The Berkeley Database Information Index (BDII) consists of two or more standard LDAP databases that are populated by an update process. Port forwarding is used to enable one or more databases to serve data while one database is being refreshed. The databases are refreshed cyclically. Any incoming connection is forwarded to the most recently updated database, while old connections are allowed to linger until it is the turn of their database to be refreshed and restarted. The update process obtains LDIF from either doing an ldapsearch on LDAP URLs or by running a local script (given by a URL with "file" protocol) that generates LDIF. The LDIF is then inserted into the LDAP database. Options exist to update the list of LDAP URLs from a web page and to use an LDIF file from a web page to modify the data before it is inserted into the database.

Cache use

Whenever a remote server is contacted and the ldapsearch command times out the update process tries to find an (old) cached entry in the /var/cache/ directory. If no entry is found a message is printed to the logfile.

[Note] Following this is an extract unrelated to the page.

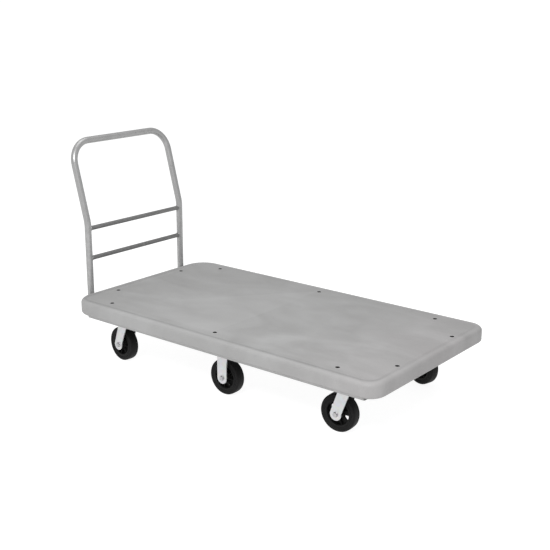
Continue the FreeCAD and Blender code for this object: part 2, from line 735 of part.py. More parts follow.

Attention! If the remote host cannot be contacted due to a connection problem no cached entry is taken. No message is printed to the logfile.

Compressed Content Exchange Mechanism (CCEM)

The Compressed Content Exchange Mechanism is intended to speed up the gathering of information in case of a ldapsearch to another BDII instance. The update process first tries to find the entry containing the compressed content of the queried instance and subsequently adds the information to its upcoming database. If the CCEM fails the normal procedure as described in the previous paragraph is executed. The CCEM function is enabled by default in version >= 3.9.1. To disable, add the following to your bdii.conf:

BDII_CCEM=no

BDII Status Information Mechanism (BSIM)

The BDII Status Information Mechanism is intended to allow better monitoring possibilities, spotting of upraising problems and resulting error prevention. It adds status information about the BDII instance into the o=infosys root containing metrics like the number of entries added in the last cycle, the time to do so, etc. The description of those metrics can be found in the etc/BDII.schema file.

Installing from source

$ make install
  • Build dependencies: None
  • Runtime dependencies: openldap, python3

Installing from packages

On RHEL-based systems

For RHEL-based systems, it's possible to install packages from two sources:

On debian

Official debian packages are maintained by Mattias Ellert.

Building packages

Building a RPM

The required build dependencies are:

  • rpm-build
  • make
  • rsync
  • systemd-rpm-macros, for RHEL >= 8
# Checkout tag to be packaged
$ git clone https://github.com/EGI-Federation/bdii.git
$ cd bdii
$ git checkout X.X.X
# Building in a container
$ docker run --rm -v $(pwd):/source -it quay.io/centos/centos:7
[root@2fd110169c55 /]# yum install -y rpm-build make rsync
[root@2fd110169c55 /]# cd /source && make rpm

The RPM will be available into the build/RPMS directory.

Building a deb

Debian build files maintained by Mattias Ellert are available in the Debian Salsa GitLab.

Preparing a release

  • Prepare a changelog from the last version, including contributors' names
  • Prepare a PR with
    • Updating version and changelog in CHANGELOG and bdii.spec
    • Updating codemeta.json, if needed
  • Once the PR has been merged tag and release a new version in GitHub
    • Packages will be built using GitHub Actions and attached to the release page

History

This work started under the EGEE project, and was hosted and maintained for a long time by CERN. This is now hosted here on GitHub, maintained by the BDII community with support of members of the EGI Federation.